Keluarga Ya'kub yang masih berada di Palestina berbahasa Aramic. Begitu pula dengan ke-12 anaknya. Namun setelah bermigras ke Mesir, terjadilah pencampuran (pengakulturasian) budaya dengan warga Mesir lokal. Kemudian lahirlah bahasa Ibrani (Hebrew). Dari keluarga Ya'kub melalui Levi tersebut, lahirlah Nabi Musa AS yang lahir pada masa Raja Ramses II atau yang lebih dikenal dengan Fir'aun. Saat Musa membunuh orang Mesir, ia pun melarikan diri dari kejaran Fir'aun dan sampai di Kerajaan Madyan. Di Madyan ternyata menggunakan bahasa Aramic dari nenek moyang Ibrahim. Nah, jadi sebenarnya Musa yang berbahasa Ibrani pun telah mengenal dan paham dengan bahasa Aramic atau asal mula Bahasa Arab. Korelasi ini pulalah yang menjadi fakta, jika ditilik dari sumber kebahasaan, bahwa Musa paham dengan bahasa Arab dan Al-Qur'an diturunkan dalam bahasa Arab pun juga ditujukan kepada Umat Musa yaitu Bani Israil. Dari ini, maka pewaris kemudian apakah Yesus (Isa) yang berbahasa Ibrani atau Muhammad dengan bahasa Arabnya ?

#Sekedar tambahan, saya tambahkan tentang hubungan persaudaraan antara Nabi Musa AS, Nabi Isa AS dan Nabi Muhammad Shalallahu 'Alaiyhi Wassalaam. Akan saya jelaskan lebih rinci, bahwa Nabi Ibrahim AS berputerakan Ismail AS, Ishaq AS, dan Madyan. Dari Ismail AS ini berputerakan Nabi Khidir AS yang pada 61 generasi setelahnya, lahirlah Nabi Muhammad Shalallahu 'Alaiyhi Wassalaam.
Sedangkan putera Ibrahim AS yang bernama Ishaq mempunyai dua putera, yakni Ya'kub AS dan Ish. Nabi Ya'kub AS atau Nabi Israil mempunyai empat putera, yaitu Levi, Benyamin, Yusuf AS dan Yahuda. Dari Levi, tiga generasi setelahnya, lahirlah Musa AS bin Imran dan Harun AS bin Imran. Sedangkan dari Yahuda, sebelas generasi setelahnya lahirlah Daud bin 'Uwaid dan lahir pula Sulaiman AS bin Daud AS. Dari Sulaiman AS ini berputerakan Zakariya AS dan bercucukan Yahya AS. Dan Sulaiman AS berputerakan (lagi) yaitu Hezekiah yang pada dua generasi setelahnya lahir Maryam binti Heli, dan lahirlah Isa AS bin Maryam.
#cukup menarik membicarakan tentang korelasi ini. :)

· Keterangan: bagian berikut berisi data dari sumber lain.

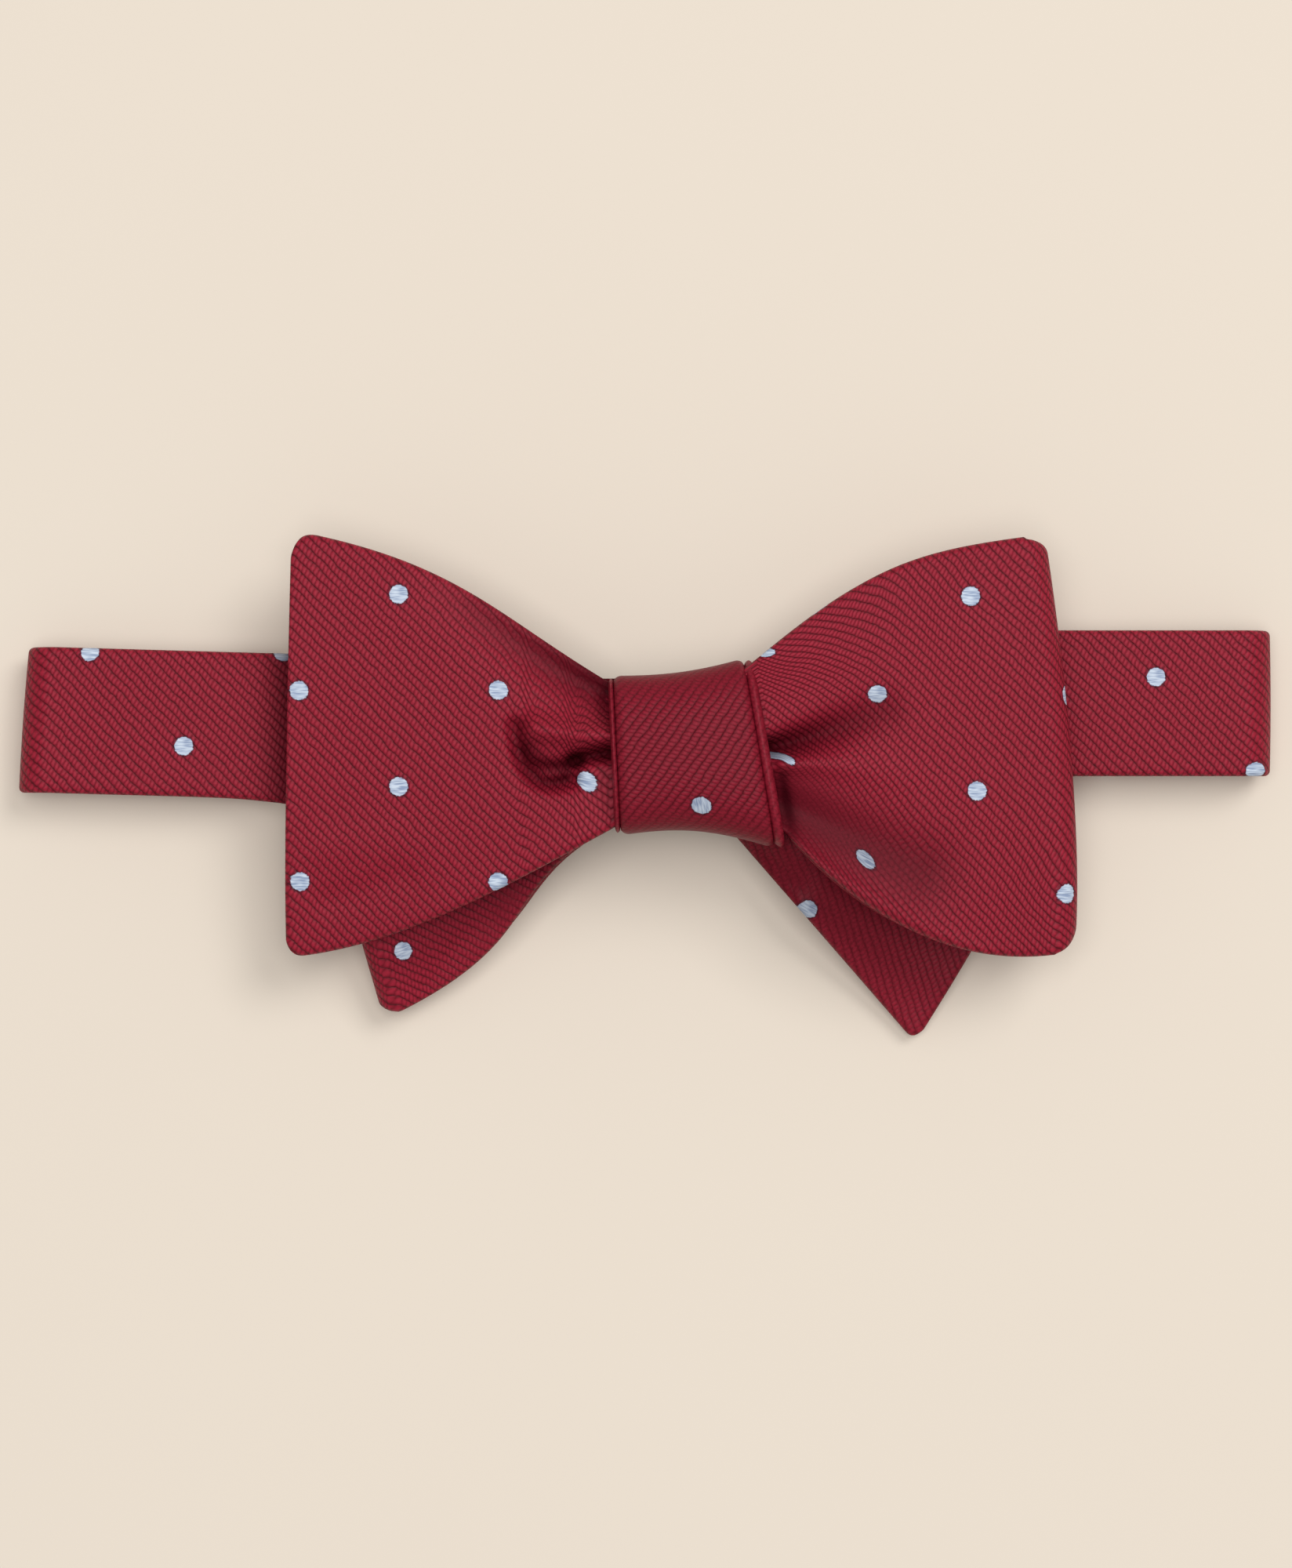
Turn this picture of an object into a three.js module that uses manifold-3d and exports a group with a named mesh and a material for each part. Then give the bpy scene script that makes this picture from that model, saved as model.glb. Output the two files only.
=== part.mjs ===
// A self-tied butterfly bow tie in woven silk, lying flat with its neckband closed behind it.
// Millimetres. +X runs to the right of the bow as it is looked at, +Y to its top edge and +Z out of
// its front. The origin is the centre of the underside of the whole tie.
// The tie is two blades. Each makes one bow: a flat end on one side of the knot and a folded bight on
// the other. The neckband turns under at both sides and closes behind the knot with a hook and an eye.

import * as THREE from 'three';
import { mergeVertices } from 'three/addons/utils/BufferGeometryUtils.js';
import Module from 'manifold-3d';

const wasm = await Module();
wasm.setup();

// ---------- driving dimensions ----------
const SILK = 0.45;               // thickness of a silk panel
const INTERLINING = 0.8;         // thickness of the woven interlining in the blades
const LAYER_GAP = 0.2;           // clearance between a silk and the interlining
const SEAM = 2.4;                // width over which the two silks close to their seam
const SEAM_GAP = 0.2;            // clearance between the two silks at the seam
const REST_GAP = 0.3;            // clearance between pieces that lie on each other
const ROOT_GAP = 0.4;            // clearance between a wing and the side of the knot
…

Dari kajian di atas ada satu hal yang membuat saya bertanya-tanya dan besar keinginanku untuk mengetahuinya dan memantapkan daripada jawaban tersebut.
Apakah bahasa yang digunakan oleh Nabi Adam AS dan umat sebelum Nabi Nuh AS ? Karena pada peristiwa banjir besar di jaman Nabi Nuh AS, hanya delapan orang saja yang selamat dan itupun semua adalah keluarga Nabi Nuh AS. Ketika banjir surut, Nabi Nuh AS tidak memahami bahasa-bahasa dari keluarganya tersebut. Begitupun yang lain saling tidak memahami dari apa yang diucapkan, dan itulah asal-muasal dari perbedaan bahasa.
Jika jawabannya bahasa Arab, maka belumlah pasti, karena bahasa Arab terlahir setelah adanya bahasa Aramic. Bisa dikatakan bahwa bahasa Aramic adalah nenek moyang dari bahasa Arab.

Bagi saudara-saudaraku yang mengerti akan jawaban dari pertanyaan tersebut, maka bolehlah anda sekalian menjawabnya, karena kita semua belajar. :)
Terima kasih. :)

Wassalaamu 'alaikum Warrahmatullahi Wabbarakatuh (Wa al s-salaamu 'alaiykum Wa Al r-rahmat Allah Wa Al b-barakatuhu).